FTP is not intended to be used for coping files across directories on the same machine; but, because we have done that in this case, we can verify that the file transfer worked using the ls -R command mentioned earlier. Please do that now.

More information regarding FTP commands can be found on the following link.

Running Java in a command session

We're going to run Java the old fashioned way.

We'll be using Sun's J2SDK, Java 2 Software Development Kit, in CSCI 201. You'll find a copy of the J2SDK on the CD-ROM distributed with your textbook. It can also be downloaded from Sun's Java Technology page.

We want everyone to be using version 1.4.2 of the Standard Edition (J2SE) of the Java Software Development Kit. Determine your version by typing the command "java -version". You should see something similar to the following output even if you are running Windows at home.

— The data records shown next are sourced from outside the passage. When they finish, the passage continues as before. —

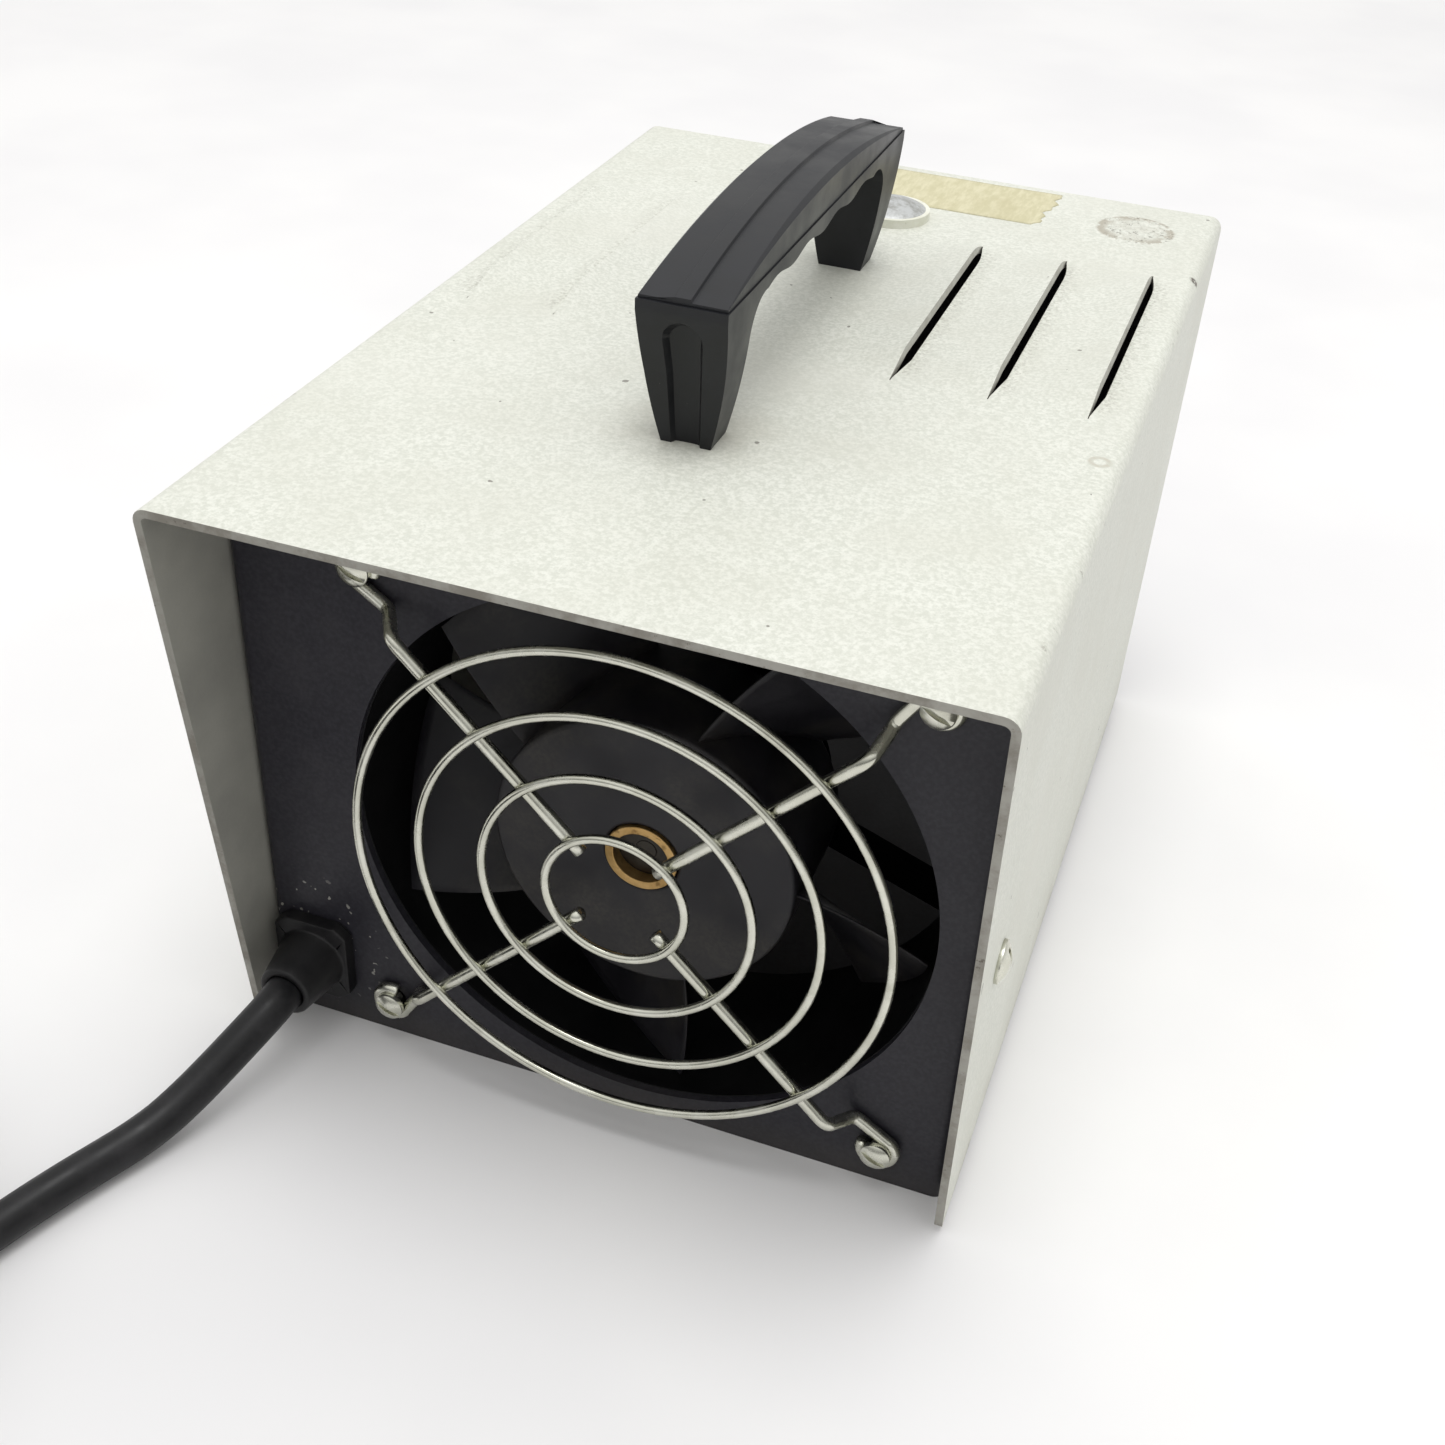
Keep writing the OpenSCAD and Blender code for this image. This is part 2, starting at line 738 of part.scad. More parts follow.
module impeller_blades() {
    color([0.16, 0.16, 0.15]) on_fan() for (i = [0 : blade_count - 1]) rotate(i * 360 / blade_count) blade();
}

module hub_ring() {
    color("goldenrod") on_fan(hub_front - 0.4) ring(ring_r, ring_in_r, hub_wall + 0.4);
}

module rotor_cup() {
    color("gray") on_fan(hub_front + hub_wall) difference() {
        cylinder(r = cup_r, h = 25);
        translate([0, 0, 1.6]) cylinder(r = 24, h = 25);
        translate([0, 0, -1]) cylinder(r = shaft_r, h = 4);
    }
}

module rotor_cage() {
    color("lightgray") on_fan(12.5) ring(24, 20.8, 15);
}

module rotor_shaft() {
    color("silver") on_fan(hub_front + hub_wall) difference() {
        cylinder(r = shaft_r, h = 32.5);
        translate([0, 0, 30.4]) ring(shaft_r + 1, 1.6, 0.8);
    }
}

module shaft_clip() {
    color("silver") on_fan(hub_front + hub_wall + 30.5) difference() {
        ring(3.8, 1.6, 0.6);
        translate([0, -0.9, -1]) cube([6, 1.8, 3]);
    }
}

// ---------- power entry ----------

module strain_relief() {
    color([0.08, 0.08, 0.08]) translate([-cord_x, front_y, cord_z]) rotate([90, 0, 0]) difference() {
        union() {
            translate([0, 0, -relief_in]) cylinder(r = 7.4, h = relief_in + 1);
            intersection() {
                translate([-8.2, -9.5, 0]) cube([16.4, 19, 3]);
                cylinder(r = 11, h = 3);
            }
            translate([0, 0, 2]) cylinder(r1 = 7.4, r2 = 5.6, h = relief_out - 2);
        }
        translate([0, 0, -relief_in - 1]) cylinder(d = cord_d, h = relief_in + relief_out + 2);
    }
}

module inner_lead() {
    color([0.06, 0.06, 0.06]) swept_tube(inner_route, cord_d / 2 - 0.15, 12);
}

module terminal_block() {
    color("ivory") difference() {
        translate([terminal_x - 12, terminal_y - 10, sheet_t]) cube([24, 20, 15]);
        for (i = [-1 : 1]) translate([terminal_x + i * 7, terminal_y, sheet_t + 6]) cylinder(r = 2.2, h = 20);
    }
}

module terminal_screws() {
    color("goldenrod") for (i = [-1 : 1])
        translate([terminal_x + i * 7, terminal_y, sheet_t + 6]) cylinder(r = 2.1, h = 7);
}

module fan_leads() {
    color("black") {
        swept_tube(fan_lead_a, lead_r, 8, [1, 0.3, 0]);
        swept_tube(fan_lead_b, lead_r, 8, [1, 0.3, 0]);
    }
}

module switch_leads() {
    color("saddlebrown") {
        swept_tube(switch_lead_a, lead_r, 8, [1, 0, 0]);
        swept_tube(switch_lead_b, lead_r, 8, [1, 0, 0]);
    }
}

module ground_lead() {
    color("green") swept_tube(ground_lead_route, lead_r, 8, [1, 0, 0]);
}

module ground_screw() {
    color("silver") translate([ground_x, ground_y, sheet_t]) difference() {
        union() {
            translate([0, 0, -sheet_t]) cylinder(r = 2, h = 12);
            cylinder(r = 3.6, h = 1.4);
        }
        translate([-3, -0.5, 9.6]) cube([6, 1, 2]);
    }
}

module ground_nut() {
    color("silver") translate([ground_x, ground_y, sheet_t + 4]) hex_nut(7, 2, 3.2);
}

// ---------- rear fittings ----------

module switch_body() {
    color([0.1, 0.1, 0.1]) translate([switch_x, rear_y, switch_z]) difference() {
        union() {
            translate([-7.5, 0, -10.5]) cube([15, 2, 21]);
            translate([-6.4, -15, -9.6]) cube([12.8, 15.5, 19.2]);
        }
        translate([-5.2, -7, -8.4]) cube([10.4, 12, 16.8]);
    }
}

module rocker() {
    color([0.15, 0.02, 0.02]) translate([switch_x, rear_y, switch_z]) rotate([-rocker_tilt, 0, 0])
        along_x(9.6) difference() {
            intersection() {
                circle(r = 7.8);
                translate([-4, -8]) square([9, 16]);
            }
            translate([31, 0]) circle(r = 27.6, $fn = 180);
        }
}

module fuse_holder() {
    color([0.1, 0.1, 0.1]) translate([fuse_x, rear_y, fuse_z]) rotate([90, 0, 0]) {
        difference() {
            union() {
                translate([0, 0, -2]) cylinder(r = 8, h = 2);
                translate([0, 0, -0.5]) cylinder(r = fuse_r, h = 36);
            }
            translate([0, 0, -3]) cylinder(r = 4.6, h = 36);
        }
    }
}

module fuse_cap() {
    color([0.15, 0.15, 0.15]) translate([fuse_x, rear_y, fuse_z]) rotate([90, 0, 0]) difference() {
        union() {
            translate([0, 0, -6]) cylinder(r = 6, h = 4);
            translate([0, 0, -3]) cylinder(r = 4.5, h = 10);
        }
        translate([0, 0, 1]) cylinder(r = 2.6, h = 20);
        translate([-7, -0.7, -7]) cube([14, 1.4, 2]);
    }
}

module glass_fuse() {
    color("lightcyan") translate([fuse_x, rear_y, fuse_z]) rotate([90, 0, 0])
        translate([0, 0, 1]) cylinder(r = 2.5, h = 20);
}

// ---------- cord ----------

module power_cord() {
    color([0.06, 0.06, 0.06]) {
        swept_tube(cord_route, cord_d / 2, 12);
        swept_tube(tail_route, cord_d / 2, 12);
    }
}

module cord_coil() {
    color([0.06, 0.06, 0.06]) translate([coil_x, coil_y, coil_z0]) rotate_extrude()
        translate([coil_mid_r - coil_columns * cord_d / 2, 0])
            square([coil_columns * cord_d, coil_layers * cord_d]);
}

module cord_tie() {
    w = coil_columns * cord_d;
    h = coil_layers * cord_d;
    color("dimgray") translate([coil_x, coil_y, coil_z0]) rotate(tie_angle)
        translate([coil_mid_r, 0, 0]) difference() {
        translate([-w / 2 - tie_t - 0.4, -tie_w / 2, -tie_t]) cube([w + 2 * tie_t + 0.4, tie_w, h + 2 * tie_t]);
        translate([-w / 2 - 0.4, -tie_w, 0]) cube([w + 0.4, 2 * tie_w, h]);
    }
}

module plug_body() {
    color([0.07, 0.07, 0.07]) translate(plug_start) rotate([0, -90, 0]) {
        cylinder(r1 = cord_d / 2 + 0.6, r2 = 6.5, h = plug_tail_len);
        intersection() {
            translate([-plug_half_h, -13, plug_tail_len - 1]) cube([2 * plug_half_h, 26, plug_len]);
            translate([0, 0, plug_tail_len - 1]) cylinder(r1 = 11, r2 = 22, h = plug_len);
        }
    }
}

module plug_blades() {
    color("goldenrod") translate(plug_start) rotate([0, -90, 0]) for (s = [-1, 1])
        translate([-1 - 3.2, s * 6.35 - 0.75, plug_tail_len + plug_len - 1]) cube([6.4, 1.5, 16]);
}

module plug_ground_pin() {
    color("goldenrod") translate(plug_start) rotate([0, -90, 0])
        translate([-8, 0, plug_tail_len + plug_len - 1]) cylinder(r = 2.4, h = 18);
}

base_tray();
front_panel();
rear_panel();
cover();
cover_screws();
cover_nuts();
handle_body();
handle_strip();
handle_screws();
handle_washers();
bumper_pad();
bumper_dome();
tape_strip();
fan_frame();
motor_mount();
stator_core();
stator_windings();
shaft_bearings();
fan_terminals();
guard_rings();
guard_spokes();
guard_screws();
guard_nuts();
impeller_hub();
impeller_blades();
hub_ring();
rotor_cup();
rotor_cage();
rotor_shaft();
shaft_clip();
strain_relief();
inner_lead();
terminal_block();
terminal_screws();
fan_leads();
switch_leads();
ground_lead();
ground_screw();
ground_nut();
switch_body();
rocker();
fuse_holder();
fuse_cap();
glass_fuse();
power_cord();
cord_coil();
cord_tie();
plug_body();
plug_blades();
plug_ground_pin();
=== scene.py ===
"""Portable cabinet fan: camera, light, cord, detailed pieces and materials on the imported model."""
import json
import math

import bpy
from mathutils import Matrix, Vector


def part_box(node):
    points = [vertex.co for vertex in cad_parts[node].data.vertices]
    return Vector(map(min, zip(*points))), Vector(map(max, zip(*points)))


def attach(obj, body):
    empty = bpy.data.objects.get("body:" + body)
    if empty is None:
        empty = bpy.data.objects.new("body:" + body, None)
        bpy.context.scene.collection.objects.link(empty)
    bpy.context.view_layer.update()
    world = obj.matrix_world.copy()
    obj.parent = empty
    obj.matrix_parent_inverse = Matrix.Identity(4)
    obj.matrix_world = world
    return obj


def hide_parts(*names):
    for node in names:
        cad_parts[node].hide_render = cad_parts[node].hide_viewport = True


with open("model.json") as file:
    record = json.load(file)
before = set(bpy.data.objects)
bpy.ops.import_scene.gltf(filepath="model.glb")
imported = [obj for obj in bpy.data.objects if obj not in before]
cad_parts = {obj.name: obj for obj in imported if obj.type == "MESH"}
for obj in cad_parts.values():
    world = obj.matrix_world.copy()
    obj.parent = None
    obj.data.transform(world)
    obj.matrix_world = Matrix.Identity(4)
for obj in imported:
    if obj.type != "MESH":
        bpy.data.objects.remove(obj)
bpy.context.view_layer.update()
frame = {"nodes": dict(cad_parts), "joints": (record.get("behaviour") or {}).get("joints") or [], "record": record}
NODES = frame["nodes"]
MM = 0.001


# ---------- places worked out from the model ----------

def middle(node):
    low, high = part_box(node)
    return (low + high) / 2


cover_low, cover_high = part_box("cover")
coil_low, coil_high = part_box("cord_coil")
cover_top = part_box("handle_body")[0].z
panel_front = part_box("front_panel")[0].y
axis_at = next(Vector(j["pos_m"]) for j in frame["joints"] if j["name"] == "fan_spin")


# ---------- small builders ----------

def mesh_piece(name, points, faces, body):
    """A new mesh object that rides on a body."""
    mesh = bpy.data.meshes.new(name)
    mesh.from_pydata([tuple(p) for p in points], [], faces)
    mesh.validate()
    mesh.polygons.foreach_set("use_smooth", [True] * len(mesh.polygons))
    piece = bpy.data.objects.new(name, mesh)
    bpy.context.scene.collection.objects.link(piece)
    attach(piece, body)
    return piece


def tube_piece(name, routes, radius, body):
    """Round wires or cords along smooth routes, as one mesh with closed ends."""
    around = 16
    points, faces = [], []
    for route in routes:
        first = len(points)
        side = (route[1] - route[0]).orthogonal().normalized()
        for i, place in enumerate(route):
            ahead = (route[min(i + 1, len(route) - 1)] - route[max(i - 1, 0)]).normalized()
            side = (side - ahead * side.dot(ahead)).normalized()
            up = ahead.cross(side)
            for k in range(around):
                a = 2 * math.pi * k / around
                points.append(place + (side * math.cos(a) + up * math.sin(a)) * radius)
        for i in range(len(route) - 1):
            for k in range(around):
                a, b = first + i * around + k, first + i * around + (k + 1) % around
                faces.append((a, b, b + around, a + around))
        faces.append(tuple(first + k for k in reversed(range(around))))
        faces.append(tuple(first + (len(route) - 1) * around + k for k in range(around)))
    return mesh_piece(name, points, faces, body)


def smoothed(points, steps):
    """The points of a Catmull-Rom curve through the given ones."""
    ends = [points[0] * 2 - points[1], *points, points[-1] * 2 - points[-2]]
    out = []
    for a, b, c, d in zip(ends, ends[1:], ends[2:], ends[3:]):
        for k in range(steps):
            t = k / steps
            square, cube = 2 * a - 5 * b + 4 * c - d, 3 * b - a - 3 * c + d
            out.append(0.5 * (2 * b + (c - a) * t + square * t * t + cube * t ** 3))
    return out + [points[-1]]


def add_weighted_normals(piece):
    normals = piece.modifiers.new("normals", "WEIGHTED_NORMAL")
    normals.keep_sharp = False


def add_bevel(piece, width, sharper_than):
    bevel = piece.modifiers.new("edges", "BEVEL")
    bevel.width = width
    bevel.segments = 2
    bevel.limit_method = "ANGLE"
    bevel.angle_limit = math.radians(sharper_than)


def soften(piece, width):
    """Rounds the sharp edges of a piece a little, and shades the rest smooth."""
    weld = piece.modifiers.new("weld", "WELD")
    weld.merge_threshold = 0.002 * MM
    add_bevel(piece, width, 30)
    add_weighted_normals(piece)


# ---------- camera, floor and light ----------

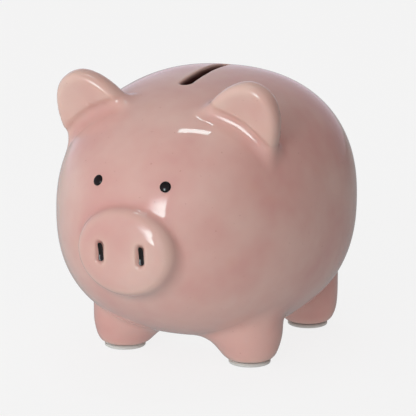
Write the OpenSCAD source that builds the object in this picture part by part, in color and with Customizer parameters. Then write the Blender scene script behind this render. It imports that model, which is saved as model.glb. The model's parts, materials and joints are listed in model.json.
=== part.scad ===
// Pig coin bank in slip-cast glazed earthenware.
// The pig looks along -Y and stands on Z = 0. Its overall box is centred on X = 0, Y = 0.
// All lengths are in millimetres, and all angles in degrees.

/* [Body] */
// Half of the body's width
body_half_w = 49; // [42:0.1:59]
// Half of the body's length, without snout and tail
body_half_l = 57.7; // [50:0.1:70]
// Half of the body's height, before the belly is cut flat
body_half_h = 46.2; // [40:0.1:50]
// How square the body is: 2 gives an ellipsoid
body_squareness = 2.32; // [2.1:0.01:2.6]
// How much wider the rump is than the face
rump_taper = 0.127; // [0.05:0.001:0.2]
// Height of the body's axis above the table
axis_height = 51.7; // [49:0.1:62]
// Thickness of the ceramic wall
wall = 3.5; // [2.5:0.1:4.5]

/* [Snout] */
// Half of the snout's width
snout_half_w = 18.3; // [14:0.1:22]
// Half of the snout's height
snout_half_h = 15.6; // [12:0.1:19]
// Half of the snout's depth, most of it inside the face
snout_half_l = 12; // [9:0.1:15]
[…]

[user@mach dir] java -version
java version "1.4.2"
Java(TM) 2 Runtime Environment, Standard Edition (build 1.4.2)
Java HotSpot(TM) Client VM (build 1.4.2, mixed mode)

If your version is not 1.4.2 or greater, or if you do not have the SDK, you need a new J2SDK install. To get it, go here, find the section: Download J2SE v 1.4.2, click on the SDK download link next to the operating system you are running, and follow the instructions on the resulting pages. We recommend not entering in your personal information when it asks you for it (just click No Thanks).

Suppose if you have installed the J2SDK on your home Windows computer and get the following message:

C:\>java
'java' is not recognized as an internal or external command,
operable program or batch file.

If this happens you need to consult Sun's installation instructions for Windows to find out how to set the path "permanently".

Your Assignment ...
Instructor Checkoff ...

You're now finished and can go home, don't bother your lab instructor.